Se não, vejamos: a trama começa nos estertores finais da Guerra dos Farrapos, que contrapunha os defensores da República e aqueles que exigiam a separação do Rio Grande do Sul do resto do país. No povoado de Santa Fé, o sobrado da família Terra Cambará está cercado por inimigos, mas o líder do clã, Licurgo (Marat Descartes), se recusa a render-se, mesmo sabendo que não resta mais comida e água para ele, seus companheiros e as mulheres da família - o que inclui sua mulher em trabalho de parto e sua avó, Bibiana (Fernanda Montenegro), que, ao receber a visita do espírito do amor de sua vida, seu marido Rodrigo Cambará (Thiago Lacerda), passa a relembrar todos os acontecimentos que os levaram até ali. Através de sua narração, o espectador é levado a conhecer a história de amor entre sua avó Ana Terra (Cleo Pires) com o índio Pedro Missioneiro (Martin Rodriguez), que deu origem à família que adotou o nome Cambará com a chegada do misterioso Capitão Rodrigo, que casou-se com Bibiana (Marjorie Estiano) mesmo contra a vontade dos pais dela. Mulheres voluntariosas que não encontram na tela a força que tem nas páginas do livro.

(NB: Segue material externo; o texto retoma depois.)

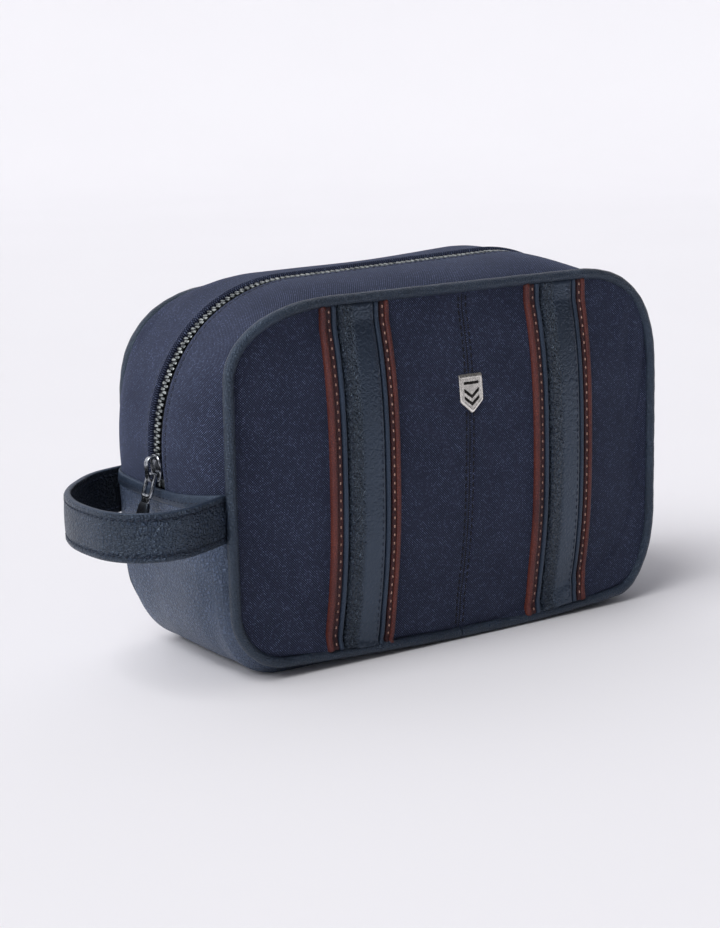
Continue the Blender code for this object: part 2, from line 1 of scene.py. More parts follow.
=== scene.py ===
"""The shaving kit bag's looks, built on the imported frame. Lengths are in millimetres until a mesh is made."""

import math

import bmesh
import bpy
import numpy as np
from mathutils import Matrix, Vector
from mathutils.bvhtree import BVHTree


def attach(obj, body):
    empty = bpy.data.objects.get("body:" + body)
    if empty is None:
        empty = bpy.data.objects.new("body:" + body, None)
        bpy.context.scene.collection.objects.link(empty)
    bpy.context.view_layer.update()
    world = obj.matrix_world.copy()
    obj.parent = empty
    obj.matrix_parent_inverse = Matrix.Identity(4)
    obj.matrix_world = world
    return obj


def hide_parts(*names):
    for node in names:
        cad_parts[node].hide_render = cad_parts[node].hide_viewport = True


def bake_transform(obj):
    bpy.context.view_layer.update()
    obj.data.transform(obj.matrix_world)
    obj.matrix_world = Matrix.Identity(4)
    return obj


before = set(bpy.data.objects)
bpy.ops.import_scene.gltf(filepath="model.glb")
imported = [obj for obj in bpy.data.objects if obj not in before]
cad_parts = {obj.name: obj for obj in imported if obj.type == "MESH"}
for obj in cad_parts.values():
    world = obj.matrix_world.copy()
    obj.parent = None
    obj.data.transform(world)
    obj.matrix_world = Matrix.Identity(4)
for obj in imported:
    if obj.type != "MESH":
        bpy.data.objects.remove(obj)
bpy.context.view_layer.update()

MM = 0.001

# The bag's outline, close to the CAD's
HALF_WIDTH = 119.6
RIM_LOW = 8.3
RIM_HIGH = 164.2
RIM_Y = 45.7
PIPING_RADIUS = 2.5
GAP = 0.3
# Each corner's reach along the width and the height, and how square it is (2 is an ellipse)
FRONT_CORNERS = {"top_left": (54.0, 31.0, 2.2), "top_right": (51.0, 53.0, 2.7),
                 "low_right": (20.0, 36.0, 2.0), "low_left": (25.0, 25.0, 2.0)}
BACK_CORNERS = {"top_left": (54.0, 50.0, 2.45), "top_right": (51.0, 53.0, 2.7),
                "low_right": (24.0, 34.0, 2.0), "low_left": (30.0, 30.0, 2.0)}
LOW_BOW = 5.3
SIDE_BOW = 0.8
BACK_TOP_RISE = 3.0
BACK_PIPING_SUNK = 0.8
CENTRE_Z = 0.5 * (RIM_LOW + RIM_HIGH)
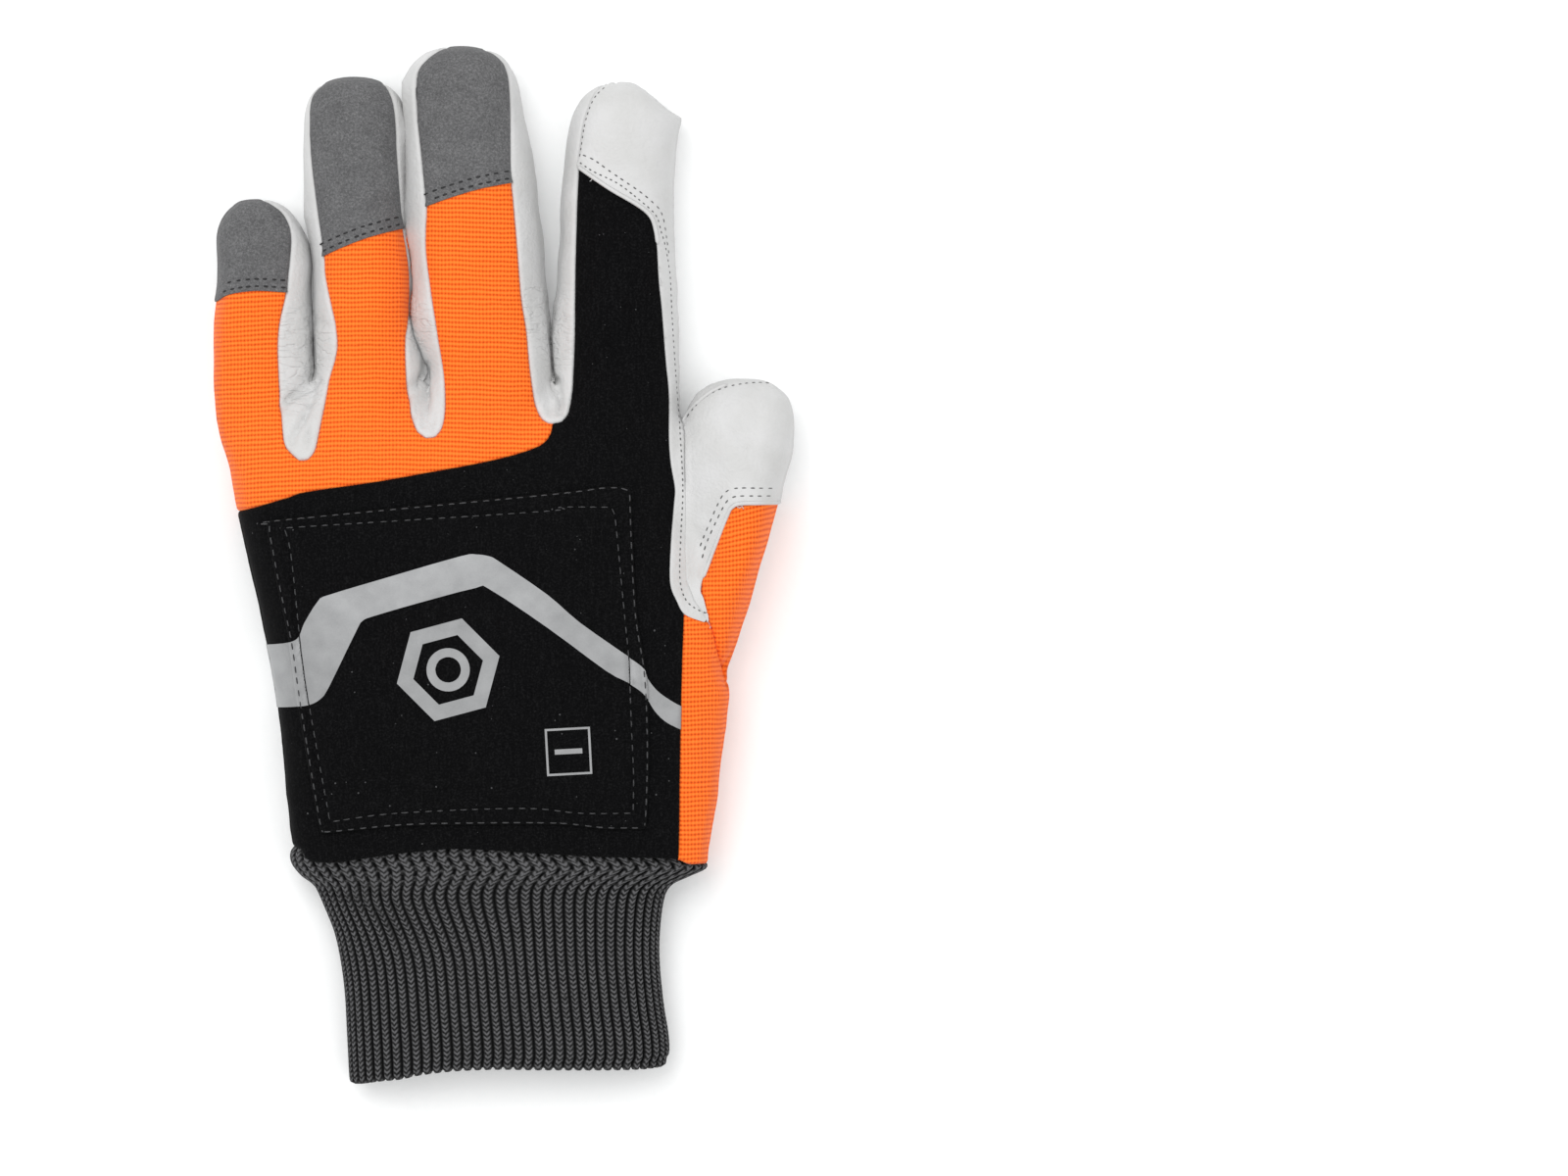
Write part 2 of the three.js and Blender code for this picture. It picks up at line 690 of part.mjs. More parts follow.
// Finishes
const finish = (color, roughness) => new THREE.MeshStandardMaterial({ color, roughness, metalness: 0 });
const whiteLeather = finish(0xe6e6e4, 0.55);
const greySuede = finish(0x6b6b6c, 0.95);
const orangeStretch = finish(0xff7518, 0.8);
const blackSoftshell = finish(0x141415, 0.9);
const silverTape = finish(0xb4b5b6, 0.5);
const greyKnit = finish(0x3c3c3d, 0.95);
const finishes = {
  palm: whiteLeather,
  thumb_palm: whiteLeather,
  thumb_cap: whiteLeather,
  index_guard: whiteLeather,
  fourchette_little_ring: whiteLeather,
  fourchette_ring_middle: whiteLeather,
  fourchette_middle_index: whiteLeather,
  fingertip_little: greySuede,
  fingertip_ring: greySuede,
  fingertip_middle: greySuede,
  knuckle_panel: orangeStretch,
  thumb_back: orangeStretch,
  side_gusset: orangeStretch,
  hand_back: blackSoftshell,
  saw_pad: blackSoftshell,
  tape_on_pad: silverTape,
  tape_little_side: silverTape,
  tape_thumb_side: silverTape,
  knit_cuff: greyKnit,
};

function meshOf(name, solid) {
  const { vertProperties, triVerts } = solid.getMesh();
  const geometry = new THREE.BufferGeometry();
  geometry.setAttribute('position', new THREE.BufferAttribute(vertProperties, 3));
  geometry.setIndex(new THREE.BufferAttribute(triVerts, 1));
  geometry.computeVertexNormals();
  const mesh = new THREE.Mesh(geometry, finishes[name]);
  mesh.name = name;
  return mesh;
}

const glove = new THREE.Group();
for (const [name, solid] of solids) glove.add(meshOf(name, solid));

// The origin is under the middle of the glove, on the surface that it lies on
const box = new THREE.Box3().setFromObject(glove);
const centre = box.getCenter(new THREE.Vector3());
glove.position.set(-centre.x, -centre.y, 0);

export default glove;
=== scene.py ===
# Chainsaw glove for the left hand, lying palm down. Everything is in metres.
# One smooth skin is grown over the frame's cloth nodes and cut into panels along the seams. Each panel then
# gets its edge, its wall and its stitches. The cuff is knitted from a loft of its own.
import math
import bpy
import numpy as np
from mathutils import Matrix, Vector, noise
from mathutils.bvhtree import BVHTree
from mathutils.kdtree import KDTree


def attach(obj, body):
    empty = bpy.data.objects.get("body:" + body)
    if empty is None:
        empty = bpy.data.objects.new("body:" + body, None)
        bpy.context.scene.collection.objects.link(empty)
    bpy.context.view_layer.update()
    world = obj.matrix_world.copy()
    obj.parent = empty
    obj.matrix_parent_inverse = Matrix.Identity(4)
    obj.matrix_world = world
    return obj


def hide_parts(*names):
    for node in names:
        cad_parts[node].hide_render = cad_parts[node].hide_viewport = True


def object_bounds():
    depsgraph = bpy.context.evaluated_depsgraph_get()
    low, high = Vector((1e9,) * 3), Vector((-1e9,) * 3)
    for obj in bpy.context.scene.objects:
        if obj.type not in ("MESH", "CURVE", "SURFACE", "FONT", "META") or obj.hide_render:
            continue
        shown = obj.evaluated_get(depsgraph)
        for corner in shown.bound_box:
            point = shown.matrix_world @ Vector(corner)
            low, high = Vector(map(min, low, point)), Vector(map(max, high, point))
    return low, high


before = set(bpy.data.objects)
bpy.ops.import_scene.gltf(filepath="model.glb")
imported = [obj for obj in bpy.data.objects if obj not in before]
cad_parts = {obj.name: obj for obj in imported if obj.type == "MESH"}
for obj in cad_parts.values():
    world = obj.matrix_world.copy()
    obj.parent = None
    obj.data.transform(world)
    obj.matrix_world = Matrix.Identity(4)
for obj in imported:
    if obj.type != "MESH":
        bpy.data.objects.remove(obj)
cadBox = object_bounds()
mm = 0.001
up = Vector((0, 0, 1))

# How the photo's pixels lie on the glove, seen from straight above
photo = {"scale": 0.255 * mm, "middleX": 513.5, "middleY": 575.0, "width": 1600, "height": 1200}


def px(points):
    spots = np.array(points, float).reshape(-1, 2)
    across = (spots[:, 0] - photo["middleX"]) * photo["scale"]
    along = (photo["middleY"] - spots[:, 1]) * photo["scale"]
    return np.stack([across, along], axis=1)


# A smooth line through pixels of the photo
def drawn(points, steps=5):
    p = np.array(points, float)
    p = np.vstack([2 * p[0] - p[1], p, 2 * p[-1] - p[-2]])
    t = np.linspace(0, 1, steps, endpoint=False)[:, None]
    spans = []
    for a, b, c, d in zip(p[:-3], p[1:-2], p[2:-1], p[3:]):
        spans.append(0.5 * (2 * b + (c - a) * t + (2 * a - 5 * b + 4 * c - d) * t**2
                            + (3 * b - a - 3 * c + d) * t**3))
    return px(np.vstack(spans + [p[-2:-1]]))


def smoothStep(value):
    t = np.clip(value, 0, 1)
    return t * t * (3 - 2 * t)


# Distance of each spot to a line, at most reach, and how far along the line its nearest point is, from 0 to 1
def toLine(spots, line, reach=6 * mm):
    steps = np.diff(line, axis=0)
    lengths = np.maximum(np.linalg.norm(steps, axis=1), 1e-9)
    starts = np.r_[0, np.cumsum(lengths)]
    gap = np.full(len(spots), reach)
    along = np.zeros(len(spots))
    near = np.flatnonzero(((spots > line.min(axis=0) - reach)
        & (spots < line.max(axis=0) + reach)).all(axis=1))
    near = near[np.argsort(spots[near, 1])]
    rows = spots[near, 1]
    for start, step, length, before in zip(line[:-1], steps, lengths, starts):
        ends = sorted([start[1], start[1] + step[1]])
        low, high = np.searchsorted(rows, [ends[0] - reach, ends[1] + reach])
        some = near[low:high]
        offset = spots[some] - start
        t = np.clip(offset @ step / length**2, 0, 1)
        here = np.linalg.norm(offset - t[:, None] * step, axis=1)
        closer = here < gap[some]
        gap[some[closer]] = here[closer]
        along[some[closer]] = (before + t[closer] * length) / starts[-1]
    return gap, along


# Positive inside a closed outline, negative outside, and never more than reach
def depthIn(spots, outline, reach=6 * mm):
    order = np.argsort(spots[:, 1])
    x, y = spots[order].T
    odd = np.zeros(len(spots), bool)
    for (x1, y1), (x2, y2) in zip(outline, np.roll(outline, -1, axis=0)):
        if y1 != y2:
            low, high = np.searchsorted(y, sorted([y1, y2]))
            odd[low:high] ^= x[low:high] < (x2 - x1) * (y[low:high] - y1) / (y2 - y1) + x1
    gap, _ = toLine(spots, np.vstack([outline, outline[:1]]), reach)
    inside = np.zeros(len(spots), bool)
    inside[order] = odd
    return np.where(inside, gap, -gap)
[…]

Mas então "O tempo e o vento" é um lixo completo? Não, claro que não. Opulento e tecnicamente impecável, é uma produção que visualmente não deixa nada a dever a quem está acostumado com o cinemão comercial americano, e Fernanda Montenegro é sempre um prazer. Quem não se importar com as falhas na narrativa - e aqueles que nunca leram os livros ou não sabem a história através de outros meios - pode até encantar-se com alguns momentos. Mas é difícil gostar de um filme que não sabe aproveitar as diversas possibilidades de uma obra tão rica quanto a de Érico Veríssimo, preferindo o caminho mais fácil ao invés de ousar ou simplesmente ser fiel à verdade da história (qual o motivo, por exemplo, de Ana Terra ter apenas um irmão no filme? Economia?) No final das contas, Monjardim deixa uma série de perguntas não-respondidas, no filme e fora dele. E isso não pode ser considerado um elogio. Assim como aconteceu com "Olga", ele fez do que poderia ser um grande filme apenas mais um produto televisivo que chegou às telas grandes. Desperdício de dinheiro, de história e de talentos. Uma pena!